Module 6: Testing, Maintenance, and Continuous Improvement
- Schedule annual full-scale disaster recovery tests with defined success criteria, including system recovery times and data integrity checks.
- Conduct quarterly partial failover tests for high-priority systems to validate replication and access procedures.
- Document test results and discrepancies in a remediation log, assigning ownership for corrective actions.
- Update recovery runbooks after each test or real incident to reflect procedural changes or configuration updates.
- Perform configuration audits to ensure recovery environments match production settings, using automated comparison tools.
- Review third-party vendor recovery capabilities annually through service reviews and audit reports (e.g., SOC 2).

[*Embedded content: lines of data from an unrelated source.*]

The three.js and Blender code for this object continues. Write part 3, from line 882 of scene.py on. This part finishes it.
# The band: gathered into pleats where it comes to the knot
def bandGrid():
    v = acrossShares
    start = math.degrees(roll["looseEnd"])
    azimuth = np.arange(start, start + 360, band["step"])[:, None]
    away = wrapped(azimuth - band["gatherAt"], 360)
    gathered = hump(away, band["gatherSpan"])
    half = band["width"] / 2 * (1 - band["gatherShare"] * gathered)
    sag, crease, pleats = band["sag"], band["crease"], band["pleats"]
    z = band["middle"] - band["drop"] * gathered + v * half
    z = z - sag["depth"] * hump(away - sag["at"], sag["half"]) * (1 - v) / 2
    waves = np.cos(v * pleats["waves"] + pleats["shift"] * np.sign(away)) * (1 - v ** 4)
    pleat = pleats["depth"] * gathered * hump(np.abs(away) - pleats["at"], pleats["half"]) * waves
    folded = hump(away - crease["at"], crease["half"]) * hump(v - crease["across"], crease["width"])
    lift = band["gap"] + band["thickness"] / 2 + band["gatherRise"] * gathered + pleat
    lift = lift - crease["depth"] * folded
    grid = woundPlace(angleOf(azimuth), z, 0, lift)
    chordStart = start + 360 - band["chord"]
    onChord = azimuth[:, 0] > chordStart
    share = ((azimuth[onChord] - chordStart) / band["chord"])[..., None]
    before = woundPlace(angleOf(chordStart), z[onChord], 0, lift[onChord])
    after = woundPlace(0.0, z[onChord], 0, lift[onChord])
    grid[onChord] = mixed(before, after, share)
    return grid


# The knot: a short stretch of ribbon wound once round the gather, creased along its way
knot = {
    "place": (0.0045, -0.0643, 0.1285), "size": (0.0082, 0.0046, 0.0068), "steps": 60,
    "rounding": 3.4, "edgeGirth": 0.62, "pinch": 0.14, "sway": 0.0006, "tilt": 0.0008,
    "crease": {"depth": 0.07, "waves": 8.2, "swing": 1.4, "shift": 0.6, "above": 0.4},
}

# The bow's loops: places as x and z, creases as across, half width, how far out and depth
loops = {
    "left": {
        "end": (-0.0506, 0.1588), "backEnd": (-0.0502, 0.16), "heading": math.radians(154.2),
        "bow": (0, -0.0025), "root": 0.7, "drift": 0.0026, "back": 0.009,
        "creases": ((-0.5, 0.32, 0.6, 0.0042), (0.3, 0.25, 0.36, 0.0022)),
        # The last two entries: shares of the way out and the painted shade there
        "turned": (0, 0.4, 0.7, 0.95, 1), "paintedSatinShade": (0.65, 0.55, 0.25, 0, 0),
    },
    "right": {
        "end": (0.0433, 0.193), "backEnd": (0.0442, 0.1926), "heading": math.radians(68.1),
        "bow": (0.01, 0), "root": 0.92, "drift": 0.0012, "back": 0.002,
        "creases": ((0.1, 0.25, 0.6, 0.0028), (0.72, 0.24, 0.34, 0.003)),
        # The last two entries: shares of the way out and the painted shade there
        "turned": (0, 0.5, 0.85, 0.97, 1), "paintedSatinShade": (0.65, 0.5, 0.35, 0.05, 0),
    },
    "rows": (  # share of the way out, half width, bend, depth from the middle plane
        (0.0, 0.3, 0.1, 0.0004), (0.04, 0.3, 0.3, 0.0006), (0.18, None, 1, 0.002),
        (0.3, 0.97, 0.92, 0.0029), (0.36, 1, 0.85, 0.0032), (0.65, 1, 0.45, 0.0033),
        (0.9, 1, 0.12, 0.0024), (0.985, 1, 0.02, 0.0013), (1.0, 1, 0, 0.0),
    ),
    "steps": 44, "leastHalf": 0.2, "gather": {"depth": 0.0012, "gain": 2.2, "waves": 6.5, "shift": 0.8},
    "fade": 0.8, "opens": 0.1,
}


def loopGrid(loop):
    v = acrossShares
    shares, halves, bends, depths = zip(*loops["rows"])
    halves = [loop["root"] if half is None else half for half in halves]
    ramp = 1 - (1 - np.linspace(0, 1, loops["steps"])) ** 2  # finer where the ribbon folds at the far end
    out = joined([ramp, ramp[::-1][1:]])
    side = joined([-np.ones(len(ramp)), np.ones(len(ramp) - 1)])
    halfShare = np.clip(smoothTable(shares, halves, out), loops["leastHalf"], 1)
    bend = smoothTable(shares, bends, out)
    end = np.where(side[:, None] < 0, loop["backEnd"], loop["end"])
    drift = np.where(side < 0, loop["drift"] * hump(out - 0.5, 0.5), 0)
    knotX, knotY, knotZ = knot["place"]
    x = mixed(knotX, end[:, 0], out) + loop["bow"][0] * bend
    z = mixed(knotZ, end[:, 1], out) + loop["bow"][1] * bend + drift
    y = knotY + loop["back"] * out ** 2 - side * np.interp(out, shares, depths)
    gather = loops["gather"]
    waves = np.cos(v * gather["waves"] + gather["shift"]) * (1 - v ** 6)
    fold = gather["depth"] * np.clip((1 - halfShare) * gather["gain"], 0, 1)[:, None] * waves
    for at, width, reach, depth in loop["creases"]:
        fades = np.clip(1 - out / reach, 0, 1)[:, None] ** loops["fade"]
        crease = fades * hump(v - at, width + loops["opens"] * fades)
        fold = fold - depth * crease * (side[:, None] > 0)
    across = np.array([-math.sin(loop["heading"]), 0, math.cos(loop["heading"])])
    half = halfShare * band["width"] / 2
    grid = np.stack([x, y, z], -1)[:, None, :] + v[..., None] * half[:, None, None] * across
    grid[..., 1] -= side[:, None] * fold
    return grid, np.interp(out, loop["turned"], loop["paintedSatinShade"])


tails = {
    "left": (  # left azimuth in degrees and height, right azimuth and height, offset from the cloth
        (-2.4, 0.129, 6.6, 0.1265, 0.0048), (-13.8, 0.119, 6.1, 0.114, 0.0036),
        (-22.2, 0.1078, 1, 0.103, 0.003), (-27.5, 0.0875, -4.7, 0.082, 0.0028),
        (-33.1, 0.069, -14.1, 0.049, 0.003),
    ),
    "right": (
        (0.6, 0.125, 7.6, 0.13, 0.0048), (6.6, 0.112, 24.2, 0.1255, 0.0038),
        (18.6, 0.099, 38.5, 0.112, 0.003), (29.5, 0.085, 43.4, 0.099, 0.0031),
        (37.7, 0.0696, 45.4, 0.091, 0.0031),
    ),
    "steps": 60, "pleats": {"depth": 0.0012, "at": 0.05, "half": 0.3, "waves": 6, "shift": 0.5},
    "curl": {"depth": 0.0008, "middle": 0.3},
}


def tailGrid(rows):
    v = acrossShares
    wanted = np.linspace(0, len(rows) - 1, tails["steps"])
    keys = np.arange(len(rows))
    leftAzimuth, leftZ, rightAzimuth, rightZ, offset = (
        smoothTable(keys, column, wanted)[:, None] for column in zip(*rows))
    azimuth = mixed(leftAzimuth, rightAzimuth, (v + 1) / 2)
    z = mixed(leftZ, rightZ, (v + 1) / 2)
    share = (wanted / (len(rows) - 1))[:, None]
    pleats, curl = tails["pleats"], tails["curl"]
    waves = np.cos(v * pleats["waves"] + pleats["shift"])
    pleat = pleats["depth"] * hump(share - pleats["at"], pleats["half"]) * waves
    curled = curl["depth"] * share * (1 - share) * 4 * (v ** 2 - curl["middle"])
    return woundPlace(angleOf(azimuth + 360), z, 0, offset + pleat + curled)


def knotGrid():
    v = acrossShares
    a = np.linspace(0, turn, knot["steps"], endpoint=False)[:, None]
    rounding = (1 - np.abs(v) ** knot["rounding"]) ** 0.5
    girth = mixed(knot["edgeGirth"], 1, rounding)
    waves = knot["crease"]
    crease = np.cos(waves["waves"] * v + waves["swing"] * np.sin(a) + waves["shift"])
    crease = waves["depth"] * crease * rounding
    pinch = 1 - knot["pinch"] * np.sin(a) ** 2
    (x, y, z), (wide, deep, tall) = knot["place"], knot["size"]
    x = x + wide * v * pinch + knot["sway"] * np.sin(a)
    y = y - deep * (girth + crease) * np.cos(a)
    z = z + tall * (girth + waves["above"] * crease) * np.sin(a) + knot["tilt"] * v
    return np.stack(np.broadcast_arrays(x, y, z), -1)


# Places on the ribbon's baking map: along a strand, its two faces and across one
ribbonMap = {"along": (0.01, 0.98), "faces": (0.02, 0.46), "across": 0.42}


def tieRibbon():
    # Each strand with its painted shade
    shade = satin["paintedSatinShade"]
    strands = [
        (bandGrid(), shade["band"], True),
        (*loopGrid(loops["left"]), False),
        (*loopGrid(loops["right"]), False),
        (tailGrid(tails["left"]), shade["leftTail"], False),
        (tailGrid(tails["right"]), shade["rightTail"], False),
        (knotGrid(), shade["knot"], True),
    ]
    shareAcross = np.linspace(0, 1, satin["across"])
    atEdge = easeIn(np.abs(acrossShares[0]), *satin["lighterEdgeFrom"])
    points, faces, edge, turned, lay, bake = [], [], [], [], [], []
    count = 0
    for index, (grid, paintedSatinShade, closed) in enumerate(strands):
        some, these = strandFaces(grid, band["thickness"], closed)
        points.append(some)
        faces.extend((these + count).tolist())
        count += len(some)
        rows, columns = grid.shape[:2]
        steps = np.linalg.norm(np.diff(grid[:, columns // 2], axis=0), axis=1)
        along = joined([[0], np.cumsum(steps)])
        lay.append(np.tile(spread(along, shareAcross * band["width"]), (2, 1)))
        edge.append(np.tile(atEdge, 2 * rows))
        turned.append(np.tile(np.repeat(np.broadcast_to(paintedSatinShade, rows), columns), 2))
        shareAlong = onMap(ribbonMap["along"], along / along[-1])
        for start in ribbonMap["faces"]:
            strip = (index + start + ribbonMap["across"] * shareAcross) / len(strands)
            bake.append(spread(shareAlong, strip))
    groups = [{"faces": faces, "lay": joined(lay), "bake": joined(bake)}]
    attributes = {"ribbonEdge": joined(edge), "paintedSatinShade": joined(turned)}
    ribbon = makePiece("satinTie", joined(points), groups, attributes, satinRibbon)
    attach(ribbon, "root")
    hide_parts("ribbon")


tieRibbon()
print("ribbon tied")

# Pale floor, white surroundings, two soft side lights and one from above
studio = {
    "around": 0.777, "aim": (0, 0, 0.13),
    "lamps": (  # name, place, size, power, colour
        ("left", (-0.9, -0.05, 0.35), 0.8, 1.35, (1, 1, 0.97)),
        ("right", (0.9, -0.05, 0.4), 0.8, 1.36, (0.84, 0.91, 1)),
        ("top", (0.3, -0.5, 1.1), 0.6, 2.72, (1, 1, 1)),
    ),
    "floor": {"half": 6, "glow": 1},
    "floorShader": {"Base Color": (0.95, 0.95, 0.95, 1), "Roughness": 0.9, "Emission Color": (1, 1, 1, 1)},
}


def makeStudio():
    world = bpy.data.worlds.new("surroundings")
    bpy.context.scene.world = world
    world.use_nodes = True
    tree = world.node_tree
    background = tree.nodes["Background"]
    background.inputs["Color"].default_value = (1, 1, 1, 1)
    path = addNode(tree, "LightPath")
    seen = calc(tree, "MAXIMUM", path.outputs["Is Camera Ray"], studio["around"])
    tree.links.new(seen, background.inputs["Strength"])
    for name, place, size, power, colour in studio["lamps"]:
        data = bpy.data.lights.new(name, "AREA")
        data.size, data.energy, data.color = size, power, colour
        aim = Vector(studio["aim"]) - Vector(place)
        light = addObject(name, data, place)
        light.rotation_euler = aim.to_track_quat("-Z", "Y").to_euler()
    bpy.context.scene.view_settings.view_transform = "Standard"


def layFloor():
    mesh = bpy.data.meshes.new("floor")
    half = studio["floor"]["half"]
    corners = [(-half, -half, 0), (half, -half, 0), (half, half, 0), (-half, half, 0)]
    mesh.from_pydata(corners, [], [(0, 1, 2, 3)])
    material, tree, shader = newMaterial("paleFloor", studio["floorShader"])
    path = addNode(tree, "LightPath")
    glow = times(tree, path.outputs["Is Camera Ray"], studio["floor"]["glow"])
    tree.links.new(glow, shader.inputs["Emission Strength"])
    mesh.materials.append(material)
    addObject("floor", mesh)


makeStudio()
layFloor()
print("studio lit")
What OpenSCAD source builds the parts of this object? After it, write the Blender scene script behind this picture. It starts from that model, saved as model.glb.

Module 7: Governance, Compliance, and Audit Readiness
- Map disaster recovery controls to regulatory frameworks such as ISO 22301, NIST SP 800-34, or GDPR continuity requirements.
- Maintain an evidence repository for auditors, including test reports, BIA documentation, and SLA agreements.
- Establish a DR governance board with representation from IT, risk, legal, and business units to review plan effectiveness biannually.
- Track key performance indicators (KPIs) such as mean time to recover (MTTR) and test completion rate for executive reporting.
- Enforce change management procedures to ensure all infrastructure modifications are reflected in recovery plans.
- Conduct gap analyses against industry benchmarks to identify investment priorities in resilience capabilities.
Module 8: Third-Party and Supply Chain Resilience
- Assess critical vendor dependencies by reviewing their business continuity plans and recovery SLAs.
- Include termination and transition clauses in contracts to enable rapid replacement of failed third-party services.
- Monitor vendor performance through quarterly service reviews, tracking uptime and incident response effectiveness.
- Validate access to vendor-managed recovery environments during audits or test events.
- Maintain offline copies of essential vendor contact information and support credentials.
- Require multi-factor authentication and role-based access controls for all third-party personnel with system access.